I had an email from someone asking for a recommendation of a VHF downconverter for the Kiwi. One that covered more than just the 2m band. Can anyone suggest something?

I did review these threads, but I was looking for a simpler (e.g. one board) solution.

http://forum.kiwisdr.com/index.php?p=/discussion/1836/my-airband

http://forum.kiwisdr.com/index.php?p=/discussion/1517/diy-downconverter

Thanks in advance.

Comments

  • Hi John,

    Mine only covers 1 band but the transverter board used also has a 70cm version.

    http://forum.kiwisdr.com/index.php?p=/discussion/2171/kiwi-with-2m-converter-switch-added#latest

  • jksjks
    edited May 2021

    To answer my own question: This guy in Ukraine sells very reasonably priced transverter boards/boxes for individual ham bands to the top end of HF. Note there are several different models per band that use different oscillator frequencies (e.g. 144:148 => 28:32, 144:148 => 26:30, 146:150 => 26:30) and also models that have a more expensive TCXO rather than a crystal.
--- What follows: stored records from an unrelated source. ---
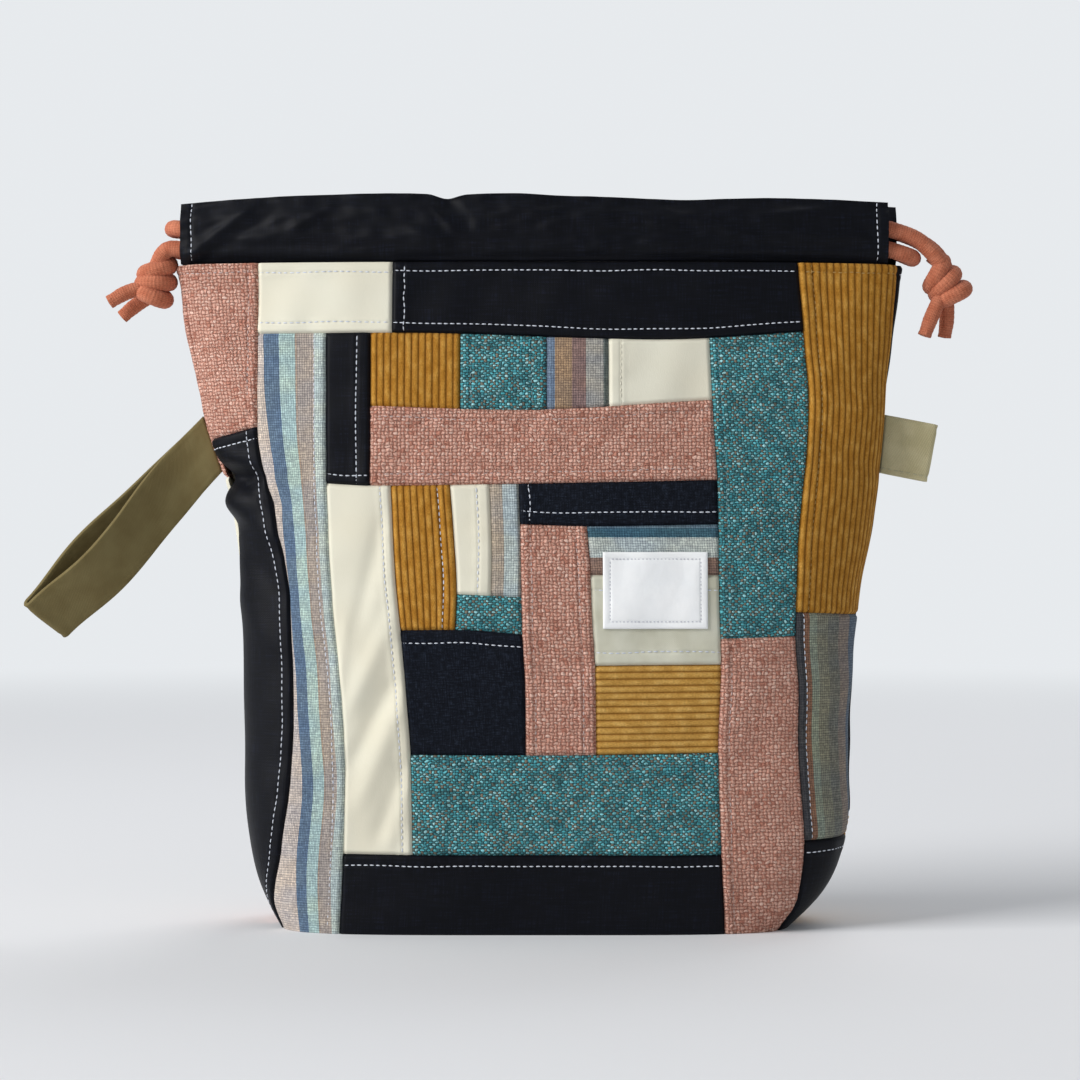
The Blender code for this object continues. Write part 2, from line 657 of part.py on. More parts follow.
def ring_turn(bm, centre, axis, radius, thick, major=14, minor=7):
    """A full turn of cord about an axis."""
    axis = Vector(axis).normalized()
    side = axis.orthogonal().normalized()
    other = axis.cross(side)
    rings = []
    for i in range(major):
        a = 2 * math.pi * i / major
        out = side * math.cos(a) + other * math.sin(a)
        turns = [2 * math.pi * k / minor for k in range(minor)]
        rings.append([bm.verts.new(centre + out * (radius + thick * math.cos(b))
                                   + axis * thick * math.sin(b)) for b in turns])
    for i, ring in enumerate(rings):
        nxt = rings[(i + 1) % major]
        for k in range(minor):
            m = (k + 1) % minor
            bm.faces.new((ring[k], ring[m], nxt[m], nxt[k]))


def tail_piece(bm, points, radius, sides=8):
    """A cord tail with a flat cut end."""
    rings = []
    for i, p in enumerate(points):
        ahead = points[min(i + 1, len(points) - 1)] - points[max(i - 1, 0)]
        turn = ahead.to_track_quat("Z", "Y")
        rings.append([bm.verts.new(p + turn @ Vector((radius * math.cos(a), radius * math.sin(a), 0)))
                      for a in (2 * math.pi * k / sides for k in range(sides))])
    for a, b in zip(rings, rings[1:]):
        for k in range(sides):
            m = (k + 1) % sides
            bm.faces.new((a[k], a[m], b[m], b[k]))
    bm.faces.new(rings[0])
    bm.faces.new(rings[-1])


def knot(name, centre, radii, wrap_axis, tails, fabric):
    """Both ends of a drawcord tied in one overhand knot: core, wrapping turn and two tails."""
    def core(bm):
        bmesh.ops.create_uvsphere(bm, u_segments=12, v_segments=8, radius=1.0)
        bmesh.ops.scale(bm, vec=radii, verts=bm.verts)
        bmesh.ops.translate(bm, vec=centre, verts=bm.verts)

    body = solid_from(name, core)
    parts = [lambda bm: ring_turn(bm, centre, wrap_axis, radii[0] - 2.4 * MM, CORD_DIAMETER / 2)]
    for tail in tails:
        parts.append(lambda bm, t=tail: tail_piece(bm, rounded(t, 5.0 * MM), CORD_DIAMETER / 2))
    for i, build in enumerate(parts):
        cutter = solid_from(f"{name}_join_{i}", build)
        cutter.hide_render = True
        cutter.display_type = "WIRE"
        join = body.modifiers.new(f"join_{i}", "BOOLEAN")
        join.operation = "UNION"
        join.solver = "EXACT"
        join.object = cutter
    body.data.materials.append(cloth(name + "_" + fabric.replace(" ", "_"), COLOURS[fabric]))
    return body


knot("right_knot", mm_point(160, 0, 250.5), (8.6 * MM, 8.2 * MM, 10.0 * MM), (1.0, 0.35, 0.55),
     ([mm_point(157, -2.5, 247), mm_point(154.5, -4.2, 239), mm_point(152, -4.6, 229.5)],
      [mm_point(162, 2.5, 246), mm_point(162.2, 3.8, 238), mm_point(161, 4.2, 230.3)]),
     "terracotta cord")
knot("left_knot", mm_point(-152.8, 0, 251.5), (8.6 * MM, 8.2 * MM, 9.9 * MM), (1.0, -0.2, -0.75),
     ([mm_point(-155, -2.5, 250), mm_point(-163.5, -3.8, 247.6), mm_point(-171.8, -4.2, 243)],
      [mm_point(-154, 2.5, 248), mm_point(-161.5, 3.9, 243.2), mm_point(-168, 4.3, 237.5)]),
     "terracotta cord")


def tape_loop(name, side, height, length, loop, bow, run, cross_root, tilt, seat, fabric, segments):
    """Folded tape loop standing out of a side seam: two layers and a round fold at the tip."""
    run = Vector(run).normalized()
    tip_cross = Vector((run.z, 0, -run.x))
    if tip_cross.z < 0:
        tip_cross = -tip_cross
    through = run.cross(tip_cross).normalized()
    if through.y > 0:
        through = -through
    lean = math.radians(tilt)
    layer_out = through * math.cos(lean) + Vector((0, 0, -1)) * math.sin(lean)
    layer_out = (layer_out - run * layer_out.dot(run)).normalized()
    tip_cross = layer_out.cross(run).normalized()
    if tip_cross.z < 0:
        tip_cross = -tip_cross

    # Middle line of the tape in the plane of the loop: near layer out, fold, far layer back
    half = loop / 2 + TAPE / 2
    start = GAP / 2 + TAPE / 2
    straight = length - half
    near = [(straight * t, start + (half - start) * smooth(t) + bow * math.sin(math.pi * t ** 1.7) ** 2)
            for t in even(segments)]
    fold = [(straight + half * math.sin(a), half * math.cos(a))
            for a in (math.pi * k / 8 for k in range(1, 8))]
    middle = near + fold + [(l, -g) for l, g in near[::-1]]

    def cross_section(i):
        l, g = middle[i]
        before, after = middle[max(i - 1, 0)], middle[min(i + 1, len(middle) - 1)]
        along = Vector((after[0] - before[0], after[1] - before[1])).normalized()
        normal = (-along.y, along.x)
        blend = smooth(l / (0.5 * length))
        cross = (cross_root.lerp(tip_cross, blend)).normalized()
        layer = cross.cross(run).normalized()
        if layer.y > 0:
            layer = -layer
        ring = []
        for w, t in ((-0.5, -0.5), (0.0, -0.5), (0.5, -0.5), (0.5, 0.5), (0.0, 0.5), (-0.5, 0.5)):
            dl, dg = normal[0] * t * TAPE, normal[1] * t * TAPE
            ring.append(root + run * (l + dl) + layer * (g + dg) + cross * (w * TAPE_WIDTH))
        return ring

    # The root edge follows the side of the body
    out = 1 if side == "right" else -1
    half_width = half_right if side == "right" else half_left
    reach = TAPE_WIDTH / 2 * cross_root.z
    upper = Vector((out * half_width(height + reach), 0, height + reach))
    lower = Vector((out * half_width(height - reach), 0, height - reach))
    root = (upper + lower) / 2 + Vector((out * seat, 0, 0))
    cross_root = (upper - lower).normalized()
    bm = bmesh.new()
    rings = [[bm.verts.new(p) for p in cross_section(i)] for i in range(len(middle))]
    for a, b in zip(rings, rings[1:]):
        for k in range(6):
            m = (k + 1) % 6
            bm.faces.new((a[k], a[m], b[m], b[k]))
    bm.faces.new(rings[0])
    bm.faces.new(rings[-1])
    return finish(name, bm, fabric)


tape_loop("wrist_strap", "left", STRAP_HEIGHT, STRAP_LENGTH, STRAP_LOOP, STRAP_BOW, (-0.69, 0, -0.724),
          Vector((-0.45, 0, 0.89)), STRAP_TILT, 0.8 * MM, "olive twill", 14)
tape_loop("side_tab", "right", TAB_HEIGHT, TAB_LENGTH, 0.8 * MM, 0.0, (0.98, 0, -0.19),
          Vector((0.215, 0, 0.977)), 0, 0.5 * MM, "olive twill", 4)


def sewn_label(name, fabric):
    """Blank white label lying on the front patches."""
    bm = bmesh.new()

    def face(inset, flip):
        rows = []
        for v in even(3):
            height = LABEL_BOTTOM + (LABEL_TOP - LABEL_BOTTOM) * v
            row = []
            for u in even(6):
                x = LABEL_LEFT + (LABEL_RIGHT - LABEL_LEFT) * u
                xs, _, _, _, run = half_section(round(height, 6))
                row.append(skin(FRONT, float(np.interp(x, xs, run)), height, inset))
            rows.append(row)
        return sheet(bm, rows, flip)

    outer, inner = face(-GAP - LABEL_CLOTH, False), face(-GAP, True)
    for a, b in zip(border(outer), border(inner)):
        zip_edge(bm, a, b)
    return finish(name, bm, fabric)


sewn_label("label", "white tape")
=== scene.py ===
"""Looks of the patchwork drawstring bag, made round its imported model.

Metres, +Z up, front faces -Y. The cloth lies on the same skin as the solids: level cuts
from a rounded box at the base to a slim lens at the mouth. A place on the skin is an arc
length from the left side and a height.
"""
import math

import bmesh
import bpy
import numpy as np
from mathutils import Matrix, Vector


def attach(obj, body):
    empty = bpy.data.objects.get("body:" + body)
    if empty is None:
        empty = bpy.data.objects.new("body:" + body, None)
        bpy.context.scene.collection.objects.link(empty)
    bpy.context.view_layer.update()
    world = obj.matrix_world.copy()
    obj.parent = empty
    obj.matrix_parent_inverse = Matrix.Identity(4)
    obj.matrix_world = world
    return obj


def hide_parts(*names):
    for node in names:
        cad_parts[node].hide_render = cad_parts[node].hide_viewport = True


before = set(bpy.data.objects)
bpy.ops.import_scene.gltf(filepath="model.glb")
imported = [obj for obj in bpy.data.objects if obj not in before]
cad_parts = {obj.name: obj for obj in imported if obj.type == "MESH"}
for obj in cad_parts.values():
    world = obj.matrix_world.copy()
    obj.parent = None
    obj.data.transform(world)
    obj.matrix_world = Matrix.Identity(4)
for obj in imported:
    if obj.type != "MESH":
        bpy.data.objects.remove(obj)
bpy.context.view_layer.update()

MM = 0.001
FRONT, BACK = -1, 1

# Body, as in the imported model
CLOTH = 1.3 * MM
BODY_TOP = 258.5 * MM
EDGE_RADIUS = 5.0 * MM
SEAM_FORWARD = 6.0 * MM
LEFT_TUCK, RIGHT_TUCK, CORNER_RISE = 13.0 * MM, 24.0 * MM, 60.0 * MM
CASING_HEIGHT = 26.0 * MM
CASING_DROOP = 2.5 * MM
CASING_EDGE, CASING_BULGE = 1.3 * MM, 4.6 * MM
CASING_MID_OUT, CASING_END_OUT = 18.4 * MM, 5.2 * MM
CASING_LEAN = 2.0 * MM
CASING_HALF = 142.0 * MM
CASING_CLOTH = 0.8 * MM
FRONT_CASING_ENDS = (-141.0 * MM, 136.5 * MM)
BACK_CASING_ENDS = (-136.5 * MM, 141.0 * MM)
GAP = 0.3 * MM
CORD_DIAMETER = 6.4 * MM
UPPER_CORD, LOWER_CORD = 15.4 * MM, 6.6 * MM
TAPE, TAPE_WIDTH = 1.8 * MM, 23.0 * MM
STRAP_LENGTH, STRAP_LOOP, STRAP_HEIGHT = 96.0 * MM, 1.4 * MM, 188.5 * MM
STRAP_BOW, STRAP_TILT = 5.6 * MM, 46
TAB_LENGTH, TAB_LOOP, TAB_HEIGHT = 19.5 * MM, 0.8 * MM, 188.5 * MM
TAPE_SEAT = 0.35 * MM
TAPE_GROOVE = 0.41          # from the tape's middle, as a share of its width
LABEL_LEFT, LABEL_RIGHT = 24.0 * MM, 64.0 * MM
LABEL_BOTTOM, LABEL_TOP = 116.6 * MM, 145.9 * MM
LINING_INSET = 1.9 * MM
WALE = 2.6 * MM
WALE_STEPS = (0, .05, .13, .27, .5, .73, .87, .95)

# Sewing
STITCH, STITCH_REST = 1.85 * MM, 0.64 * MM
THREAD = 0.23 * MM


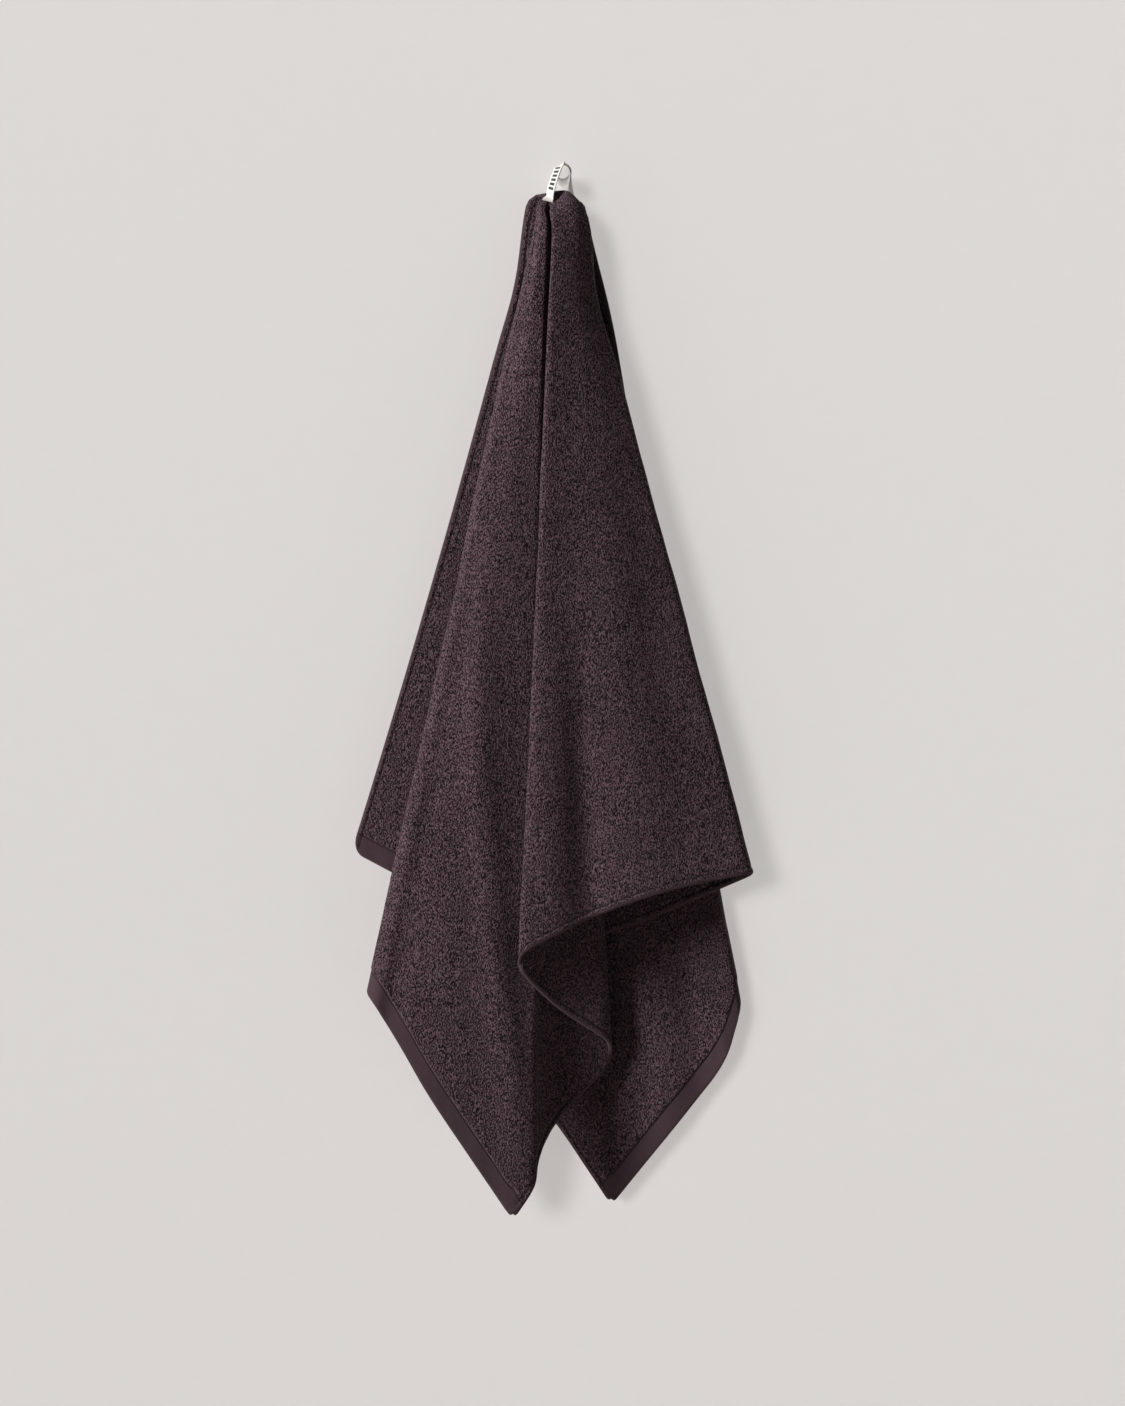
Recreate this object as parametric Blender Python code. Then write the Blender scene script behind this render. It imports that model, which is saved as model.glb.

    https://www.ebay.com/sch/m.html?_dmd=2&_ssn=transverters-store&_osacat=0&_armrs=1&_sop=15&_odkw=&_from=R40&_trksid=p2046732.m570.l1313&_nkw=transverter&_sacat=0

  • I've not examined recent products from the Ukraine but I can not recommend the earlier transverters. Perhaps the receive converters are different/better.

    How much interest would there be in the creation of a fast-switching block down-converter for the Kiwi? This would be something with a high side, say 3 GHz IF preceded by a [20 MHz] stepping LO that went from, 3-6 GHz, mixer and LPF?

    The result would be an "all band" down-converter one [20 MHz] swath at a time such that the Kiwi could use any of it's capabilities over 0-3 GHz? NF and IMD could be good and no additional filtering would be necessary as long as out-of-band signals were kept tolerably low compared to a mixer's spec. +20 dBm TOI should be fairly easy. Of course, filtering could be added at the input, as for a band-limited converter of the type most often used.

    It would seem to me that a Kiwi extension to use I2C to control the LO/receive_frequency should not be difficult. The goal would be fast switching so that multiple 20MHz chunks might be stitched together to create a wider spectrogram.